I was reading Charles Petzold's blog again, and it was talking about Desk Set, which is my favorite movie of my mom's favorite movies (creepy yet?), and I realized that the reason I think Spencer Tracy is cool is because in that movie he plays a computer salesman. Also, it's definitely the best appearance of a computer in a movie ever, including 2001, which is great, but Hal would never really do that, and WarGames, because, seriously, WOPR would have just realized that the human that told it to play Tic-Tac-Toe was a Communist and needed to be killed. SO unrealistic.

Monday, May 5, 2008

The Joy of Stylometry

From Wikipedia:

The primary stylometric method is the writer invariant: a property of a text which is invariant of its author. An example of a writer invariant is frequency of function words used by the writer.

In one such method, the text is analyzed to find the 50 most common words. The text is then broken into 5,000 word chunks and each of the chunks is analyzed to find the frequency of those 50 words in that chunk. This generates a unique 50-number identifier for each chunk. These numbers place each chunk of text into a point in a 50-dimensional space. This 50-dimensional space is flattened into a plane using principal components analysis (PCA). This results in a display of points that correspond to an author's style. If two literary works are placed on the same plane, the resulting pattern may show if both works were by the same author or different authors.
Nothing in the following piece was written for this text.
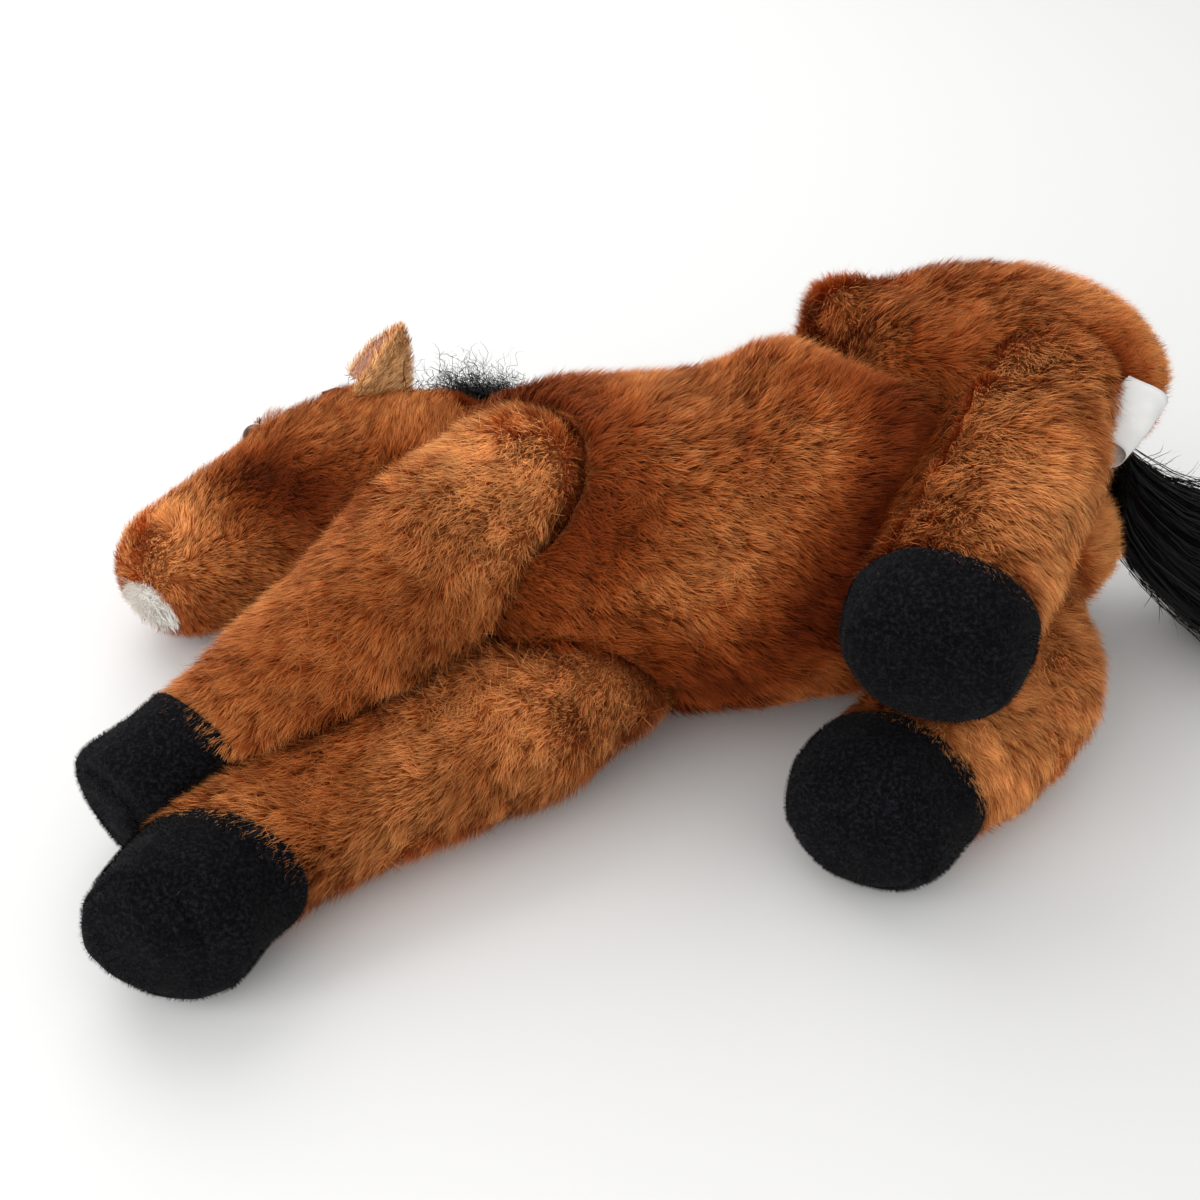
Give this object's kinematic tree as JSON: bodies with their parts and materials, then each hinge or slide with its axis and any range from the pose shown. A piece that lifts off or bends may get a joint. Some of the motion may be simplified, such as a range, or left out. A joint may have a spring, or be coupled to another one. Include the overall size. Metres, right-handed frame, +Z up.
{
  "type": "plush horse",
  "caption": "Floppy stuffed plush horse lying on its side, with jointed soft legs, neck, ears and tail, black velour hooves and a hair tail.",
  "frame": {"origin": "on the floor, on the flat where the torso lies, midway along the torso", "axes": "+X from the muzzle towards the tail, +Y from the belly towards the back, +Z up, through the horse's left side"},
  "size_m": [0.629, 0.3534, 0.1733],
  "materials": {
    "plush": "chestnut brown plush, pile 8 to 10 mm long",
    "stuffing": "loose white polyester fibre",
    "hoof": "short black velour",
    "patch": "white plush, short pile",
    "lining": "pinkish brown short plush",
    "hair": "long glossy black synthetic hair",
    "eye": "polished dark brown",
    "washer": "natural white, moulded",
    "label": "white satin ribbon, bare"
  },
  "bodies": {
    "torso": {"torso_skin": "plush", "torso_stuffing": "stuffing", "label": "label"},
    "head": {"neck_skin": "plush", "neck_stuffing": "stuffing", "head_skin": "plush", "head_stuffing": "stuffing", "muzzle_patch": "patch", "eye_left": "eye", "eye_right": "eye", "eye_washer_left": "washer", "eye_washer_right": "washer", "mane": "hair", "forelock": "hair"},
    "ear_left": {"ear_left": "plush", "ear_left_lining": "lining"},
    "ear_right": {"ear_right": "plush", "ear_right_lining": "lining"},
    "tail": {"tail": "hair"},
    "front_left_leg": {"front_left_leg_skin": "plush", "front_left_leg_stuffing": "stuffing", "front_left_hoof_wall": "hoof", "front_left_hoof_sole": "hoof"},
    "front_right_leg": {"front_right_leg_skin": "plush", "front_right_leg_stuffing": "stuffing", "front_right_hoof_wall": "hoof", "front_right_hoof_sole": "hoof"},
    "hind_left_leg": {"hind_left_leg_skin": "plush", "hind_left_leg_stuffing": "stuffing", "hind_left_hoof_wall": "hoof", "hind_left_hoof_sole": "hoof"},
    "hind_right_leg": {"hind_right_leg_skin": "plush", "hind_right_leg_stuffing": "stuffing", "hind_right_hoof_wall": "hoof", "hind_right_hoof_sole": "hoof"}
  },
  "joints": [
    {"name": "neck_turn", "type": "hinge", "parent": "torso", "child": "head", "pos_m": [-0.1035, 0.051, 0.0592], "axis": [0, 0, 1], "range_deg": [-25, 6]},
    {"name": "ear_left_bend", "type": "hinge", "parent": "head", "child": "ear_left", "pos_m": [-0.15708, 0.11152, 0.08548], "axis": [0.5601, -0.6917, -0.456], "range_deg": [-6, 18], "stiffness_Nm_per_rad": 0.02},
    {"name": "ear_right_bend", "type": "hinge", "parent": "head", "child": "ear_right", "pos_m": [-0.1812, 0.13538, 0.02122], "axis": [0.1199, -0.148, 0.9817], "range_deg": [-6, 18], "stiffness_Nm_per_rad": 0.02},
    {"name": "tail_swing", "type": "hinge", "parent": "torso", "child": "tail", "pos_m": [0.1875, 0.054, 0.07104], "axis": [0, 0, 1], "range_deg": [-8, 35]},
    {"name": "front_left_leg_lift", "type": "hinge", "parent": "torso", "child": "front_left_leg", "pos_m": [-0.09, -0.0225, 0.1184], "axis": [-0.515, 0.8572, 0], "range_deg": [0, 45]},
    {"name": "front_right_leg_swing", "type": "hinge", "parent": "torso", "child": "front_right_leg", "pos_m": [-0.057, -0.054, 0.0403], "axis": [0, 0, 1], "range_deg": [0, 35]},
    {"name": "hind_left_leg_lift", "type": "hinge", "parent": "torso", "child": "hind_left_leg", "pos_m": [0.1245, 0.015, 0.13468], "axis": [-0.8829, 0.4695, 0], "range_deg": [0, 40]},
    {"name": "hind_right_leg_swing", "type": "hinge", "parent": "torso", "child": "hind_right_leg", "pos_m": [0.129, -0.009, 0.03758], "axis": [0, 0, 1], "range_deg": [0, 30]}
  ]
}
Early efforts were not always successful: in 1901, one researcher attempted to use John Fletcher's preference for "'em," the contractional form of "them," as a marker to distinguish between Fletcher and Philip Massinger in their collaborations—but he mistakenly employed an edition of Massinger's works in which the editor had expanded all instances of "'em" to "them."

In the early 1960s, Rev. A. Q. Morton produced a computer analysis of the fourteen Epistles of the New Testament attributed to St. Paul, which showed that six different authors had written that body of work. A check of his method, applied to the works of James Joyce, gave the result that Ulysses was written by five separate individuals, none of whom had any part in A Portrait of the Artist as a Young Man.